Task instructions
Set down the material below in full, matching it exactly.

•••

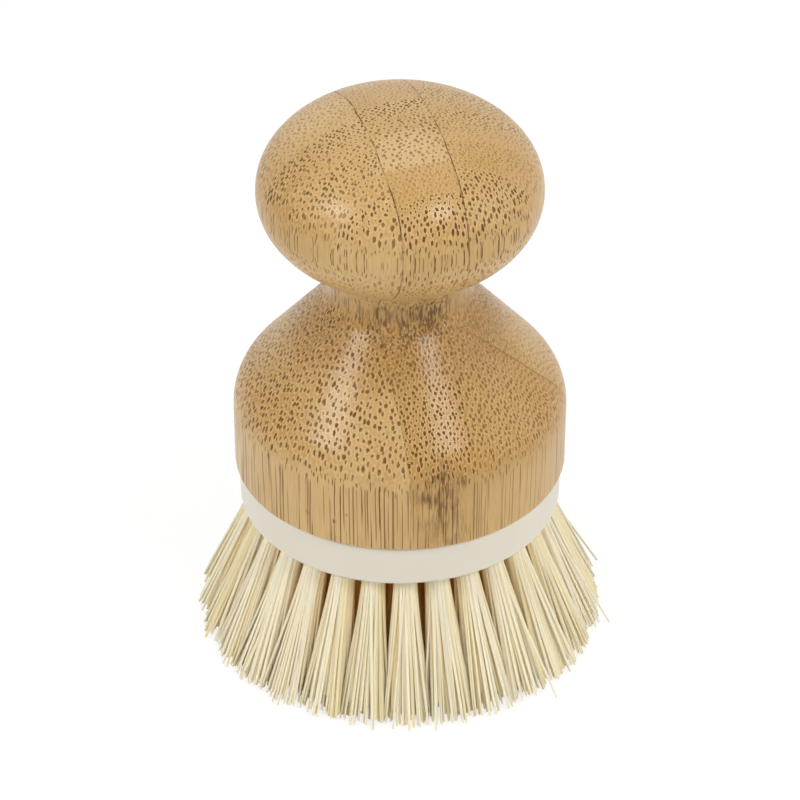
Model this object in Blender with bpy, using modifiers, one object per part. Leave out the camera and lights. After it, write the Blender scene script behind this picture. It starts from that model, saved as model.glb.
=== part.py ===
"""Round palm scrubbing brush: turned bamboo knob handle, screw-on tufted disc and splayed bristle tufts.

Metres, +Z up. The brush stands on its bristle tips, with the origin under the middle of the tip plane.
The handle turns about +Z and rises one thread pitch a turn until it is off the disc's threaded boss.
"""

import math

import bmesh
import bpy
import numpy as np
from mathutils import Vector

# Fits between neighbouring pieces
CLEARANCE = 0.0003
CUT_OVERRUN = 0.0015
MERGE_DISTANCE = 0.00001

# Bristle field, from the tips up to the underside of the disc; the tips overhang the disc's rim
BRISTLE_HEIGHT = 0.0251
TIP_OVERHANG = 0.00735
TUFT_HOLE_RADIUS = 0.0021
TUFT_HOLE_DEPTH = 0.0050
TIP_SPACING = 0.0005

# Tufted disc with its threaded boss; its rim steps in from the handle's base
DISC_STEP = 0.00075
DISC_THICKNESS = 0.0078
DISC_LOWER_ROUND = 0.0010
DISC_UPPER_ROUND = 0.0005
RIM_LAND = 0.00155
BOSS_RADIUS = 0.0090
BOSS_HEIGHT = 0.0110
BOSS_WALL = 0.0026
BOSS_CHAMFER = 0.0008

# Threaded socket glued into the handle
SOCKET_WALL = 0.0027
SOCKET_ROOF = 0.0022
SOCKET_RUN_OUT = 0.0006
SOCKET_LEAD_IN = 0.0006
FLANGE_REACH = 0.0024
FLANGE_THICKNESS = 0.0015

# Turned bamboo handle
BASE_RADIUS = 0.0288
BASE_EDGE_ROUND = 0.0004
SHOULDER_ROUND = 0.0106
CONE_ANGLE = math.radians(41.4)
WAIST_FILLET = 0.0060
KNOB_RADIUS = 0.0240
KNOB_HALF_HEIGHT = 0.0154
KNOB_CENTRE_HEIGHT = 0.0535
KNOB_FULLNESS = 2.05
WAIST_MEETS_KNOB = math.radians(50.8)

# Smoothness of turned and lofted surfaces
TURNED_SIDES = 60
INNER_SIDES = 36
TUFT_SIDES = 12
KNOB_STEPS = 20
WAIST_STEPS = 8
SHOULDER_STEPS = 5
EDGE_STEPS = 2
RIM_STEPS = 3
SHARP_ANGLE = math.radians(35)

# Exponent of a tuft's fanned tip section: 2 is an oval, and more is squarer
TIP_SQUARENESS = 3.2

# Spacing of the tuft holes along each row's circle
OUTER_TUFT_PITCH = 0.00525
MIDDLE_TUFT_PITCH = 0.00675
INNER_TUFT_PITCH = 0.00765
CENTRE_TUFT_PITCH = 0.00743

# Rows of tufts from the rim inwards: name, spacing and hole circle as a share of the outer row's
TUFT_ROW_SHARES = (
    ("outer_tuft", OUTER_TUFT_PITCH, 1.0),
    ("middle_tuft", MIDDLE_TUFT_PITCH, 0.734),
    ("inner_tuft", INNER_TUFT_PITCH, 0.468),
    ("centre_tuft", CENTRE_TUFT_PITCH, 0.202),
)
# Where one row's tips end and the next row's begin, as shares of the whole spread
TIP_EDGE_SHARES = (1.0, 0.825, 0.612, 0.357, 0.045)
FIRST_TUFT_ANGLE = math.radians(-87.9)

DISC_RADIUS = BASE_RADIUS - DISC_STEP
TIP_SPREAD_RADIUS = DISC_RADIUS + TIP_OVERHANG
DISC_BOTTOM = BRISTLE_HEIGHT
DISC_TOP = DISC_BOTTOM + DISC_THICKNESS
BOSS_TOP = DISC_TOP + BOSS_HEIGHT
HANDLE_BOTTOM = DISC_TOP + CLEARANCE
SOCKET_BORE_RADIUS = BOSS_RADIUS + CLEARANCE
SOCKET_RADIUS = SOCKET_BORE_RADIUS + SOCKET_WALL
FLANGE_RADIUS = SOCKET_RADIUS + FLANGE_REACH
SOCKET_BORE_TOP = BOSS_TOP + SOCKET_RUN_OUT
SOCKET_TOP = SOCKET_BORE_TOP + SOCKET_ROOF
OUTER_HOLE_CIRCLE = DISC_RADIUS - DISC_LOWER_ROUND - RIM_LAND - TUFT_HOLE_RADIUS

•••

Solved problem
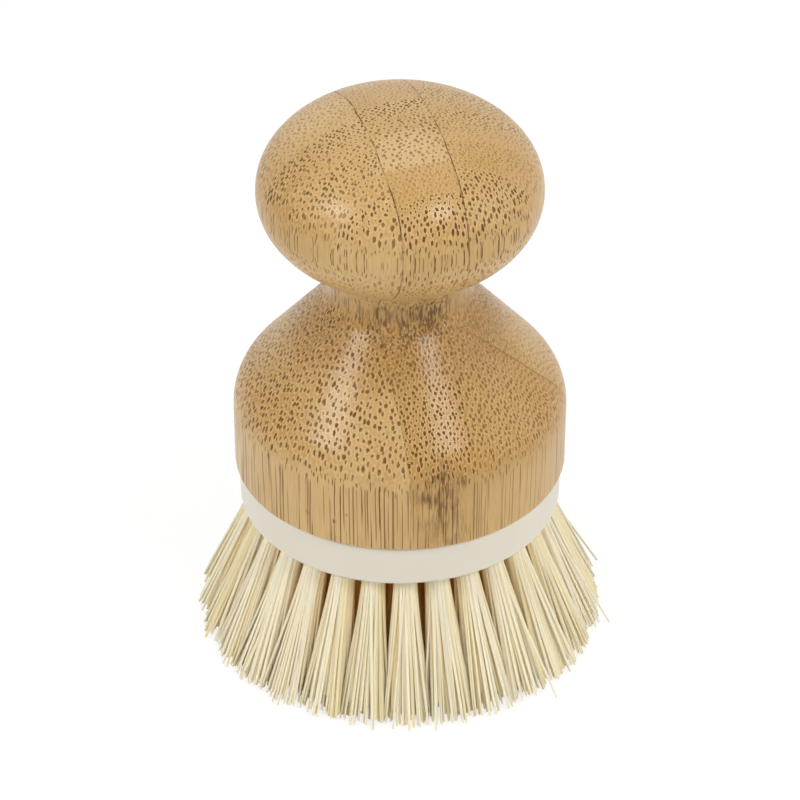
Model this object in Blender with bpy, using modifiers, one object per part. Leave out the camera and lights. After it, write the Blender scene script behind this picture. It starts from that model, saved as model.glb.
=== part.py ===
"""Round palm scrubbing brush: turned bamboo knob handle, screw-on tufted disc and splayed bristle tufts.

Metres, +Z up. The brush stands on its bristle tips, with the origin under the middle of the tip plane.
The handle turns about +Z and rises one thread pitch a turn until it is off the disc's threaded boss.
"""

import math

import bmesh
import bpy
import numpy as np
from mathutils import Vector

# Fits between neighbouring pieces
CLEARANCE = 0.0003
CUT_OVERRUN = 0.0015
MERGE_DISTANCE = 0.00001

# Bristle field, from the tips up to the underside of the disc; the tips overhang the disc's rim
BRISTLE_HEIGHT = 0.0251
TIP_OVERHANG = 0.00735
TUFT_HOLE_RADIUS = 0.0021
TUFT_HOLE_DEPTH = 0.0050
TIP_SPACING = 0.0005

# Tufted disc with its threaded boss; its rim steps in from the handle's base
DISC_STEP = 0.00075
DISC_THICKNESS = 0.0078
DISC_LOWER_ROUND = 0.0010
DISC_UPPER_ROUND = 0.0005
RIM_LAND = 0.00155
BOSS_RADIUS = 0.0090
BOSS_HEIGHT = 0.0110
BOSS_WALL = 0.0026
BOSS_CHAMFER = 0.0008

# Threaded socket glued into the handle
SOCKET_WALL = 0.0027
SOCKET_ROOF = 0.0022
SOCKET_RUN_OUT = 0.0006
SOCKET_LEAD_IN = 0.0006
FLANGE_REACH = 0.0024
FLANGE_THICKNESS = 0.0015

# Turned bamboo handle
BASE_RADIUS = 0.0288
BASE_EDGE_ROUND = 0.0004
SHOULDER_ROUND = 0.0106
CONE_ANGLE = math.radians(41.4)
WAIST_FILLET = 0.0060
KNOB_RADIUS = 0.0240
KNOB_HALF_HEIGHT = 0.0154
KNOB_CENTRE_HEIGHT = 0.0535
KNOB_FULLNESS = 2.05
WAIST_MEETS_KNOB = math.radians(50.8)

# Smoothness of turned and lofted surfaces
TURNED_SIDES = 60
INNER_SIDES = 36
TUFT_SIDES = 12
KNOB_STEPS = 20
WAIST_STEPS = 8
SHOULDER_STEPS = 5
EDGE_STEPS = 2
RIM_STEPS = 3
SHARP_ANGLE = math.radians(35)

# Exponent of a tuft's fanned tip section: 2 is an oval, and more is squarer
TIP_SQUARENESS = 3.2

# Spacing of the tuft holes along each row's circle
OUTER_TUFT_PITCH = 0.00525
MIDDLE_TUFT_PITCH = 0.00675
INNER_TUFT_PITCH = 0.00765
CENTRE_TUFT_PITCH = 0.00743

# Rows of tufts from the rim inwards: name, spacing and hole circle as a share of the outer row's
TUFT_ROW_SHARES = (
    ("outer_tuft", OUTER_TUFT_PITCH, 1.0),
    ("middle_tuft", MIDDLE_TUFT_PITCH, 0.734),
    ("inner_tuft", INNER_TUFT_PITCH, 0.468),
    ("centre_tuft", CENTRE_TUFT_PITCH, 0.202),
)
# Where one row's tips end and the next row's begin, as shares of the whole spread
TIP_EDGE_SHARES = (1.0, 0.825, 0.612, 0.357, 0.045)
FIRST_TUFT_ANGLE = math.radians(-87.9)

DISC_RADIUS = BASE_RADIUS - DISC_STEP
TIP_SPREAD_RADIUS = DISC_RADIUS + TIP_OVERHANG
DISC_BOTTOM = BRISTLE_HEIGHT
DISC_TOP = DISC_BOTTOM + DISC_THICKNESS
BOSS_TOP = DISC_TOP + BOSS_HEIGHT
HANDLE_BOTTOM = DISC_TOP + CLEARANCE
SOCKET_BORE_RADIUS = BOSS_RADIUS + CLEARANCE
SOCKET_RADIUS = SOCKET_BORE_RADIUS + SOCKET_WALL
FLANGE_RADIUS = SOCKET_RADIUS + FLANGE_REACH
SOCKET_BORE_TOP = BOSS_TOP + SOCKET_RUN_OUT
SOCKET_TOP = SOCKET_BORE_TOP + SOCKET_ROOF
OUTER_HOLE_CIRCLE = DISC_RADIUS - DISC_LOWER_ROUND - RIM_LAND - TUFT_HOLE_RADIUS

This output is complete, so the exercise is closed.